[BEGIN]

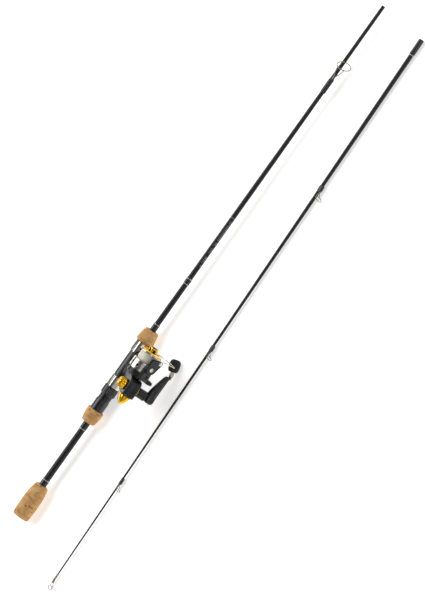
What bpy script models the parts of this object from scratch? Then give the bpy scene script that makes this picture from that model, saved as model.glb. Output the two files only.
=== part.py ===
"""A two-piece spinning rod with its reel, taken apart and laid on the ground.

Lengths are millimetres until a mesh is finished. The butt section, with the reel, is
modelled in the rod frame: x runs along the rod from its butt end, y points from the
rod to the reel, and z points to the crank's side. The tip section is modelled in its
own frame: x runs from its ferrule end to its tip, and y points to its line guides.
"""
import math

import bmesh
import bpy
from mathutils import Matrix, Vector

MM = 0.001
GAP = 0.3
WRAP_GAP = 0.12
SEGMENTS = 18

# Lay-down: how the two sections lie on the ground plane.
BUTT_TILT_DEG = 35.0
ROD_AXIS_HEIGHT = 12.78
CENTRE_X = 395.33
CENTRE_Y = -46.87
FERRULE_END = (836.35, -78.37, 4.1)
TIP_END = (-48.03, -102.03, 3.35)
TIP_ROLL_DEG = 12.0

# Butt section.
BUTT_LENGTH = 838.5
BLANK_OUTLINE = ((2.0, 4.75), (150.0, 4.45), (310.0, 4.0), (415.0, 3.55),
                 (550.0, 3.35), (660.0, 3.0), (740.0, 2.7), (BUTT_LENGTH, 2.48))
BLANK_BORE_RATIO = 0.7
BUTT_GRIP_END = 51.6
REAR_GRIP = (156.3, 176.1)
SEAT = (176.4, 287.1)
SEAT_RADIUS = 9.3
SEAT_BARREL_RADIUS = 9.5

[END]

-- Problem details --
What are the exact lines from the beginning of the material through the line containing "on the ground."? Write out those lines alone.

-- Exercise result --
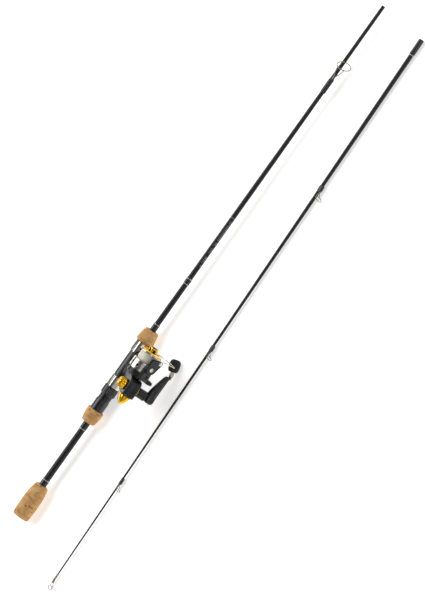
What bpy script models the parts of this object from scratch? Then give the bpy scene script that makes this picture from that model, saved as model.glb. Output the two files only.
=== part.py ===
"""A two-piece spinning rod with its reel, taken apart and laid on the ground.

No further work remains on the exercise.